Check out Newera at http://www.newerabrewing.com.au/
Check out Grainfather at http://brewerschoice.com.au/shop/all-grain-mashing-equipment/grainfather/


----------



## tummedea (13/8/15)

Only fifteen more sleeps!
(until the mystery tour at least)


----------



## Radshoes (14/8/15)

The only time getting drunk by lunchtime is educational


----------



## tummedea (14/8/15)

Agreed. The Club Wars judging is usually held at lunchtime so there goes the afternoon...


----------



## HBHB (14/8/15)

radshoes said:


> The only time getting drunk by lunchtime is educational


and for many, wife sanctioned beerducation :beerbang:


----------



## crowmanz (14/8/15)

mine is partner and boss sanctioned. I thought I might have had to work on the Friday due to a major 5 year project needing me and I wouldn't have enough travel time to make it. Boss said me going to the conference is more important than any work stuff (It also helped that got the dates mixed up with the week before). :kooi:


----------



## HBHB (16/8/15)

David, question from a potential traveller: is there a second group for the spiegelau session?


----------



## Brewers Choice (17/8/15)

Bad news is there is only one Speigelau session. I had hoped to run a second, but Speigelau needed numbers a week or so ago and so we had to close off the session bookings early. Early bird, etc....

On another note though, we had a session with the Chef for the Beer and Food matching dinner. He is the former Executive Chef at Malt Restaurant, a great restaurant in Brisbane that has done a heap of these beer and food matching dinners. The Chef pretty much knew the flavours of all the beers we were taking to the dinner, so the menu should be a cracker. Still plenty of tickets available for the dinner.


----------



## zappa (17/8/15)

David, are tickets transferrable? I bought tickets to the conference and Spiegelau glass session a while ago, but it turns out I've got a mates wedding on the same day.... Guys got rocks in his head!


----------



## Brewers Choice (17/8/15)

Hi, if there is someone who wants them, give them to him and shoot me an email at [email protected]. Otherwise, email me and we can organise a refund. There are plenty of people still keen to get in on the class.

Cheers David


----------



## Brewers Choice (17/8/15)

There appears to have been a small hiccup with the booking site over the last day or two, saying the conference was booked out. This is not the case and there are still plenty of tickets available. The site has been fixed, so if you have tried to book your tickets, have another go now. Cheers David


----------



## tummedea (20/8/15)

Bomber Watson said:


> Same, tickets to the lot sorted.
> 
> Any tips on accommodation in the area from the locals?

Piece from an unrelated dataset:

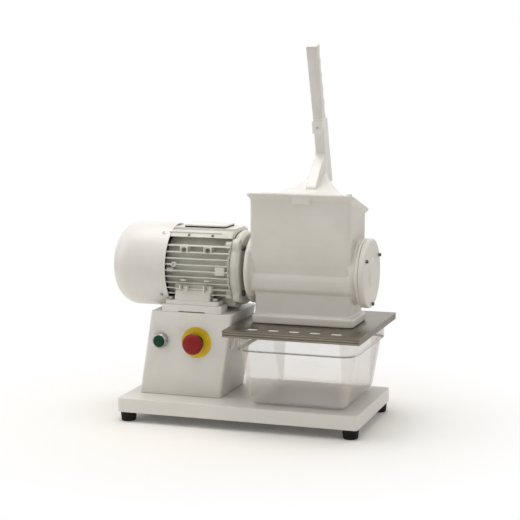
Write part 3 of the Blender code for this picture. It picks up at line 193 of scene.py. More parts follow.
# Enamelled castings, powder-coated sheet and painted aluminium share one recipe
# the edge value sets how much painted shade and dust darken the hollows
paintFinishes = {
    "enamelPaint": {"light": (0.80, 0.775, 0.725), "dark": (0.735, 0.71, 0.655), "rough": (0.26, 0.40),
                    "peelScale": 260.0, "peel": 0.05, "waveScale": 26.0, "wave": 0.16, "edge": 0.35,
                    "coat": 0.18},
    "leverPaint": {"light": (0.84, 0.825, 0.79), "dark": (0.775, 0.755, 0.715), "rough": (0.26, 0.40),
                   "peelScale": 300.0, "peel": 0.05, "waveScale": 30.0, "wave": 0.12, "edge": 0.30,
                   "coat": 0.18},
    "panelPaint": {"light": (0.80, 0.78, 0.735), "dark": (0.755, 0.735, 0.69), "rough": (0.34, 0.46),
                   "peelScale": 520.0, "peel": 0.10, "waveScale": 7.0, "wave": 0.04, "edge": 0.10,
                   "coat": 0.05},
    "cowlPaint": {"light": (0.82, 0.80, 0.77), "dark": (0.765, 0.745, 0.71), "rough": (0.30, 0.42),
                  "peelScale": 420.0, "peel": 0.07, "waveScale": 12.0, "wave": 0.05, "edge": 0.10,
                  "coat": 0.12},
    "motorPaint": {"light": (0.75, 0.745, 0.69), "dark": (0.60, 0.595, 0.54), "rough": (0.34, 0.52),
                   "peelScale": 340.0, "peel": 0.22, "waveScale": 60.0, "wave": 0.20, "edge": 0.45,
                   "coat": 0.05},
}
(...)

Has anyone come back to you on accommodation ?


----------



## Bomber Watson (20/8/15)

Yeah I had a chat to Dave and had a bit of a google, ends up we can stay at one of the other blokes missuses dogs breeders cousins place which isn't to far or something like that.

Found a few places prior to that, google maps and search for accom around the conference area brings up quiet a bit. Few real cheap backpackers just over the river.

Mantra or ridges would be ideal but seems there booked out.

Cheers.


----------



## luggy (24/8/15)

How's the spiegelau tasting session going to work do we just get tickets to trade for beers through the day or is it a sit down type of thing? Looking forward to it


----------



## HBHB (24/8/15)

Have heard good things about the Spiegelau session. It's a sit down, have a beer and learn scenario.


----------



## Radshoes (24/8/15)

Have a few beers and learn scenario. See how different glassware changes the taste of different beers. = spieglau glassware


----------



## Brewers Choice (24/8/15)

Hi guys. The Speigelau session should be pretty good - we are doing the three-glass craft beer kit this time. They take you through the three beers, comparing them in standard beer glasses and with the Speigelau glasses. You will certainly notice the difference. I use mine now every time I have a beer at home and at least try to find a similar glass if I am out drinking. It's a very pleasant hour or so. All beers provided by us as well.


----------



## Brewers Choice (24/8/15)

Absolute last call for tickets. Ticket site had issues again over the weekend so we are open until 12am tonight. Get in now if you are still inclined. Catering numbers go in first thing in the morning.


----------



## luggy (24/8/15)

Sweet thats what I was hoping for, thanks for the replies


----------



## Mickcr250 (26/8/15)

Brewers Choice said:


> Hi guys. The Speigelau session should be pretty good - we are doing the three-glass craft beer kit this time. They take you through the three beers, comparing them in standard beer glasses and with the Speigelau glasses. You will certainly notice the difference. I use mine now every time I have a beer at home and at least try to find a similar glass if I am out drinking. It's a very pleasant hour or so. All beers provided by us as well.


 on the web site its says you get 4 glasses worth 79.95 has this changed?


----------



## luggy (26/8/15)

Hope not


----------



## CanMan (28/8/15)

Anyone who intends to catch a train in from north side. Check your times. Northgate to Gympie rail is closed all weekend. Buses are running but will add a bit more time on travel.


----------



## bruiserbbq (30/8/15)

Well the 2015 conference is over for another year.....a great event....I enjoyed it immensely....some stand out beers....specially the dinner beers.

The best beer (by a long shot) for me was the dinner APA brewed by Nathan Semmens.....wow wow wow...I would crawl over broken glass to be able to brew a beer as good as this..... so well done Nathan.

Cheers All
Mark

A big thanks to all the organisers and sponsors.....much appreciated!


----------



## GABBA110360 (30/8/15)

X2 for the above post
I thought all the dinner beers were good in there class and the dessert was great.
being from south of the border thanks for a good show and see ya all next time
cheers
ken


----------



## crowmanz (31/8/15)

Was a great day, dinner was top notch and the Friday night mystery tour was good fun. Thanks to Brewer's Choice and all the sponsors, especially a massive cheers to Newera Brewing since I picked up a shiny brewbucket


----------



## nathan_madness (31/8/15)

Thanks guys!!!
I've uploaded the pics that I was ment to have on the night check them out at http://aussiehomebrewer.com/gallery/album/1318-queensland-homebrewers-conference-2015-apa/


----------



## HBHB (1/9/15)

Huge thanks to all who attended and participated in the conference and making it a great success. Special thanks to the Brewers, Gladfields team and other speakers who provided a wealth of information and a accolades to the David and the rest of the team from Brewers Choice who worked tirelessly before and throughout the event to make sure it was a success for the attendees. Mighty effort.

Not to miss a big thanks to the fantastic bar and waiting staff at each of the venues - how cool was The Prince Alfred Hotel new venue Tapped.

Looking forward to the next one.


----------